Michaël Fribourg, Chairman and Chief Executive Officer, commented: "At the close of a year characterized by unprecedented successes and a large-scale transformation, the success of this placement embodies the strength of the Chargeurs signature. These additional resources will be leveraged to deploy the Group's investment strategy and to roll out our Leap Forward 2025 program, which will be unveiled in February 2021."

STRENGTHENED GROUP LIQUIDITY

Chargeurs continues to optimize its balance sheet and long-term resources with a private placement bond (Euro PP), totaling €100 million, redeemable at maturity. The loan has an 8-year maturity and pays a coupon of 3.25%. Placement subscribers include: Aviva Investors France, La Banque Postale Asset Management, Aberdeen Standard Investment, SHAM and Klesia Finances.

Against the backdrop of difficult markets, the features of the transaction and high take-up reflect the improvement in the Group's long-term credit quality and Chargeurs' appeal to leading investors. The financing is not subject to leverage covenants and does have a gearing covenant of ≤ 1.2x. As such, the Group has augmented its financial headroom and documentation flexibility, showcasing agility under all circumstances.

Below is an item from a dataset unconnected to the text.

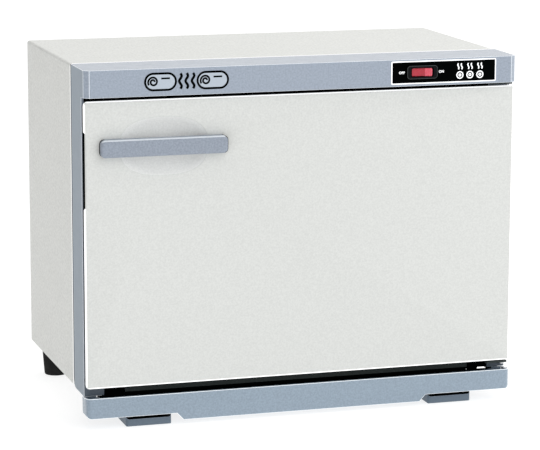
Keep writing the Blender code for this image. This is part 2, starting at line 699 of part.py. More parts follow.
def handle_bar():
    """Bar across the scoop, screwed from behind at both ends."""
    low, high = (HANDLE_X[0], FRONT, HANDLE_Z[0]), (HANDLE_X[1], DOOR_FRONT - GAP, HANDLE_Z[1])
    bm = block_mesh(low, high, 1, 0.0048, 4)
    rim = [edge for edge in bm.edges if all(abs(v.co.y - FRONT) < 1e-6 for v in edge.verts)]
    round_edges(bm, rim, 0.0022, 3)
    middle = (sum(HANDLE_X) / 2, DOOR_FRONT, sum(HANDLE_Z) / 2)
    bar = add("handle_bar", bm, "blue_grey_plastic", middle)
    for x in handle_screw_x():
        cut_bore(bar, 0.0019, 1, (x, DOOR_FRONT - 0.0045, sum(HANDLE_Z) / 2), 0.006)
    return bar


def handle_screw_x():
    return (HANDLE_X[0] + 0.0087, HANDLE_X[1] - 0.0084)


def handle_screws():
    profile = [(0.0016, -0.0060), (0.0016, 0.0), (0.0030, 0.0), (0.0030, 0.0008), (0.0020, 0.0015)]
    place_y, place_z = DOOR_FRONT + DOOR_SKIN + GAP, sum(HANDLE_Z) / 2
    return [
        turned(f"handle_screw_{number}", profile, 1, (x, place_y, place_z), "steel", 16)
        for number, x in enumerate(handle_screw_x(), 1)
    ]


def strike_plate():
    """Steel plate on the door, opposite the magnet."""
    margin = Vector((0.0015, 0.0, 0.004))
    low, high = MAGNET_LOW - margin, MAGNET_HIGH + margin
    low.y, high.y = PAN_FRONT, PAN_FRONT + 0.0012
    return block("strike_plate", low, high, "steel", 1, 0.002)


def magnet_catch():
    block("magnet_catch", MAGNET_LOW, MAGNET_HIGH, "black_plastic")


def hinges():
    """A plate under the fascia and an angle on the sill, each with a pin into the door."""
    reach = HINGE.y - 0.0043
    high = FASCIA_LOW - GAP
    left, right = HINGE.x - 0.0185, HINGE.x + 0.0045
    ends = (left, reach, high - 0.002), (right, JAMB_FRONT - GAP, high)
    upper = block("hinge_plate_upper", *ends, "steel", 2, 0.0015)
    cut_bore(upper, PIN_RADIUS + GAP, 2, (HINGE.x, HINGE.y, high - 0.003), 0.004)
    rod("hinge_pin_upper", PIN_RADIUS, 2, (HINGE.x, HINGE.y, high - 0.0145), 0.0142, "steel", 16)
    low = LEG + 0.0065
    ends = (left, reach, low), (right, SILL_FRONT - GAP, low + 0.0018)
    lower = block("hinge_plate_lower", *ends, "steel", 2, 0.0015)
    tab = (left, SILL_FRONT - 0.002, low), (left + 0.0105, SILL_FRONT - GAP, SILL_TOP - 0.0005)
    join(lower, block("hinge_tab", *tab, "steel"))
    cut_bore(lower, PIN_RADIUS + GAP, 2, (HINGE.x, HINGE.y, low - 0.001), 0.004)
    profile = [(0.0024, -0.0015 - GAP), (0.0024, -GAP), (PIN_RADIUS, -GAP), (PIN_RADIUS, 0.0145)]
    turned("hinge_pin_lower", profile, 2, (HINGE.x, HINGE.y, low), "steel", 16)


# Drip tray


def tray_block(name, inset, top):
    """The trough's block drawn in by an inset: rounded below at its ends and, from above, at its front."""
    below, corner = 0.0045, 0.0050
    side = [(-HALF + inset, top)]
    side += arc((-HALF + below, TRAY_END_LOW + below), below - inset, 180, 270, 4)
    made = prism(name, mirrored(side), 1, TRAY_FRONT + inset, TRAY_BACK - inset, "blue_grey_plastic")
    plan = [(-HALF + inset, TRAY_BACK + 0.001)]
    plan += arc((-HALF + corner, TRAY_FRONT + corner), corner - inset, 180, 270, 4)
    shape(made, prism(f"{name}_plan", mirrored(plan), 2, 0.0, top + 0.001, "blue_grey_plastic"), "INTERSECT")
    return made


def tray_apron():
    """The trough's front wall carried further down between the feet."""
    slope = 0.0067
    side = [(-TRAY_MIDDLE_HALF - slope, TRAY_END_LOW + 0.001), (-TRAY_MIDDLE_HALF - slope, TRAY_END_LOW)]
    side.append((-TRAY_MIDDLE_HALF, TRAY_MIDDLE_LOW))
    return prism("tray_apron", mirrored(side), 1, TRAY_FRONT, TRAY_FRONT + TRAY_WALL, "blue_grey_plastic")


def drip_tray():
    """The rear part of its rim is lower, to pass under the frame and the drip lip."""
    top, under_lip = LEG, SILL_HALF + 0.004
    tray = tray_block("drip_tray", 0.0, top)
    cut(tray, tray_block("tray_hollow", TRAY_WALL, top + 0.010))
    join(tray, tray_apron())
    cut_block(tray, (-0.3, JAMB_FRONT - 0.004, top - 0.0008), (0.3, 0.0, top + 0.01))
    cut_block(tray, (-under_lip, SILL_FRONT - 0.003, top - 0.0025), (under_lip, 0.0, top + 0.01))
    slide = bpy.data.objects.new("tray_slide", None)
    slide.location = (0.0, TRAY_FRONT, LEG)
    bpy.context.scene.collection.objects.link(slide)
    tray.parent = slide
    tray.location -= slide.location


clear_scene()
outer_case()
rear_panel()
base_plate()
rear_feet()
front_feet()
cord_gland()
front_frame()
sill_strip()
control_plate()
switch_housing()
rocker()
chamber_liner()
insulation()
heater()
thermostat()
terminal_block()
leads()
shelf_rails()
wire_shelf()
door()
magnet_catch()
hinges()
drip_tray()
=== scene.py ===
"""Looks of the hot towel cabinet: finer pieces and finishes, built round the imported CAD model.

Metres, +Z up. The cabinet faces -Y, and its door is hinged at +X.
"""

import json
import math

import bmesh
import bpy
from mathutils import Matrix, Quaternion, Vector


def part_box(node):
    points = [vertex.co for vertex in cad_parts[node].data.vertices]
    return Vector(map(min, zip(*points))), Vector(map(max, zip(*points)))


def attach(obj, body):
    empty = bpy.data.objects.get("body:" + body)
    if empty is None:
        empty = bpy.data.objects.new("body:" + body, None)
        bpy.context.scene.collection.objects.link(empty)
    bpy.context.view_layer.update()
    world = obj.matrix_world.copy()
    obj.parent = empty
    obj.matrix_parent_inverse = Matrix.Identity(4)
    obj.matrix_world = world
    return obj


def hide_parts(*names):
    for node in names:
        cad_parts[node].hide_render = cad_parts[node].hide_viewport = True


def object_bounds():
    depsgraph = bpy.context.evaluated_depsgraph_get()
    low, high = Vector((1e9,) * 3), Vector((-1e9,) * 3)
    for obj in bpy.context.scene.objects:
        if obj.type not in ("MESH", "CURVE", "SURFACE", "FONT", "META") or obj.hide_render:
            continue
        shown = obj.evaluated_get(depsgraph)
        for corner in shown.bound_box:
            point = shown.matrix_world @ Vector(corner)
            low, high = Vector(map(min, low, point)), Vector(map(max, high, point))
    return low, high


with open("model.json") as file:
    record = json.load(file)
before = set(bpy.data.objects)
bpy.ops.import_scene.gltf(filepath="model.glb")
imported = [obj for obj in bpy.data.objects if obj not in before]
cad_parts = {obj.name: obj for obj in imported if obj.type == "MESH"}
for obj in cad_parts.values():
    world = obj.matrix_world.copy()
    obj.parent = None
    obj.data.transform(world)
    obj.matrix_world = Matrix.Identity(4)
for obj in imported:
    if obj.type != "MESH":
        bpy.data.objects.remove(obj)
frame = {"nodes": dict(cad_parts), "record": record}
cad_low, cad_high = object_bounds()
NODES = frame["nodes"]

# Camera
LENS = 172.65
DISTANCE = 2.6477
AZIMUTH, ELEVATION, ROLL = math.radians(-17.144), math.radians(10.758), math.radians(0.166)
AIM = Vector((-0.0182, cad_low.y + 0.064, 0.1871))

# Light of the tent: its level, and how much more comes from the right and from above
TENT_LEVEL, TENT_RIGHT, TENT_UP = 0.76, 0.63, 0.31

# Details that the nodes' boxes don't give
SKIN = 0.0020  # of the door's outer panel
SCOOP_OFFSET = Vector((0.00095, 0.0, -0.0003))  # from the handle's middle
SCOOP_HALF = (0.0445, 0.0288)
SCOOP_DEPTH = 0.0075
SCOOP_WALL = 0.0016
SCOOP_POWER = 2.5  # of the scoop's superellipse
DISH_POWER = 3.6  # the higher, the flatter the scoop's floor
NOTCH_DEPTH = 0.0015  # of the relief in the door's free edge
NOTCH_Z = (0.2225, 0.2995)
SILL_TOP = cad_low.z + 0.0505
JAMB_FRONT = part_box("hinge_plate_upper")[1].y  # the face that the door closes on
JOINT_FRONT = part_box("outer_case")[0].y - 0.0030  # of the band of painted shade between frame and case
# The sill strip keeps its own dark grey only in this band; above and below it is painted shade.
STRIP_BAND = (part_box("sill_strip")[0].z + 0.0024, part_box("sill_strip")[0].z + 0.0066)
WELL_BACK = -0.1230  # of the switch's well

LINEN = (0.735, 0.742, 0.712)
DOOR_WHITE = (0.685, 0.698, 0.678)
BLUE_GREY = (0.311, 0.362, 0.440)
# Painted highlight for the rounded edges of the frame and the tray
BLUE_HIGHLIGHT = (0.78, 0.84, 0.88)
SHADED_BLUE = (0.090, 0.115, 0.145)
WHITE = (1.0, 1.0, 1.0, 1.0)


# Shapes


def new_piece(name, mesh, body, made_of, replaced=(), sharp=30):
    """A named piece on its body, shaded smooth except over sharp edges."""
    mesh.shade_smooth()
    mesh.set_sharp_from_angle(angle=math.radians(sharp))
    obj = bpy.data.objects.new(name, mesh)
    bpy.context.scene.collection.objects.link(obj)
    mesh.materials.clear()
    mesh.materials.append(made_of)
    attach(obj, body)
    if replaced:
        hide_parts(*replaced)
    return obj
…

The transaction extends the average maturity of the Group's drawn debt from 3.3 to 4.5 years.

AMBITIOUS ENVIRONMENTAL AND SOCIAL CRITERIA

The sustainability-linked Euro PP—a first in Chargeurs history—incorporates two environmental and social commitments selected from the four pillars on which the Group's CSR strategy is based1 :

  • Reducing work accident frequency;
  • Increasing revenue generated by sustainable products.

The achievement of these objectives will be reviewed as part of the Non-Financial Performance Statement (NFPS) during an annual audit conducted by an independent third party. The loan structure is aligned with the Sustainability-Linked Bond Principles, as outlined by the International Capital Market Association (ICMA) in June 2020.

The Group agrees to pay an additional coupon to one or several charitable organizations if neither of the two commitments has been met at the end of a given fiscal year.

1 The two other pillars focus on reducing water consumption and CO2 emissions.

The transaction was cleared and settled on December 14, 2020.

Chargeurs conducted the transaction with support from Kepler Cheuvreux, acting as financial advisor and arranger, and law firm De Pardieu Brocas Maffei, acting as legal advisor.

2021 Financial Calendar

Thursday, February 18, 2021 (before market) 2020 Annual Results Thursday, April 8, 2021 Annual General Meeting Tuesday, May 4, 2021 (before market) First-quarter 2021 financial information

ABOUT CHARGEURS

Chargeurs offers its customers integrated differentiation solutions to meet the new aspirations of consumers in terms of quality, innovation, environmental sustainability and experience. World leader in all of its businesses, the Group, whose marketing signature is High Emotion Technology®, delivers its expertise in four key sectors with very high potential for value creation: protection for premium materials, fashion and luxury goods, museum services and healthcare.

The Group has over 2,400 employees on five continents, who serve a diversified customer base spanning more than 90 countries. Revenue for first-half 2020 amounted to €518.5 million.